Oliva, the third of four children, grew up in Havertown, Pa., in a service-minded household, where the two most important lessons she learned were to “vote and give back to the community.” Her parents immigrated to the United States in 1962 during the Cuban Missile Crisis.
Oliva graduated from the University of Pittsburgh in 1993 with a bachelor’s degree in politics and philosophy and a minor in economics.
She moved from Pittsburgh to New Mexico to fight poverty as a Volunteers in Service to America member, where she learned after about a month on the job that she was not cut out to be a direct-service provider.
One time, she brought a homeless person she met on the bus home. (Her roommates were not pleased, she said.) And for a time, she lived in the same building as some of her clients.
“I could never draw the line,” Oliva said. “I was too emotionally involved to be an effective advocate.”
But what she could do well, Oliva realized, was design programs, draft grant proposals and raise money.
In 1995, Oliva started working for the Community Partnership for the Prevention of Homelessness, a nonprofit group tasked with transitioning the District’s shelter-based programs to a fully integrated system, a concept called a “continuum of care” model that HUD sought to replicate across the country.

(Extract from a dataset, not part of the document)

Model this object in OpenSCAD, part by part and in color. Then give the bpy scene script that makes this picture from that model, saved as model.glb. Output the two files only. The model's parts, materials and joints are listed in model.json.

About a decade later, Oliva served as a technical assistance provider for HUD homeless management information systems until she was recruited to lead the department’s Office of Special Needs Assistance Programs in 2007.
Sue Marshall, the founding executive director of the Community Partnership for the Prevention of Homelessness in the District, which applied for and received about $18 million in HUD funding this year on behalf of the city’s various homelessness programs, said the shift from paper to digital has been instrumental in serving the city’s homeless.
“It helps everybody from people who put together the applications to the folks who review them and, most importantly, to the people we all serve,” Marshall said. “And the special thing about Ann is she recognizes that, and that is what drives her passion.”
Oliva, who is married to Prasad Gerard, lives in an apartment a few blocks from her office on Seventh and D streets SW during the week. She and her husband, who teaches chemistry at Poolesville High School in Montgomery County, spend the weekends at their Calvert County home.
They live with Chap and Jake, two shelter mutts. (“Where else would the director of homeless services get dogs?” she quips.) She and her husband often take their motorboat out on the Chesapeake Bay, the only time she is without her BlackBerry and laptop.
Twelve-hour days are not uncommon for Oliva, but on Tuesdays, she leaves promptly at 7:45 p.m. for her ballroom dance lessons, something she picked up over the past year.
She doesn’t bring her husband: Her instructor has enough on his hands dealing with one “type A” personality, she said. Oliva is often reprimanded when she tries to back-lead instead of follow when she dances salsa. (“Here, I am the boss,” he reminds her.)
While much of her role these days involves policy work, Oliva tries to stay connected to the people she serves by stopping at shelters when she travels.
“It’s easy to lose it when you’re writing regulations and counting numbers and such,” Oliva said. “It’s important for someone in an administrative role, like me, to remember why we’re doing it.”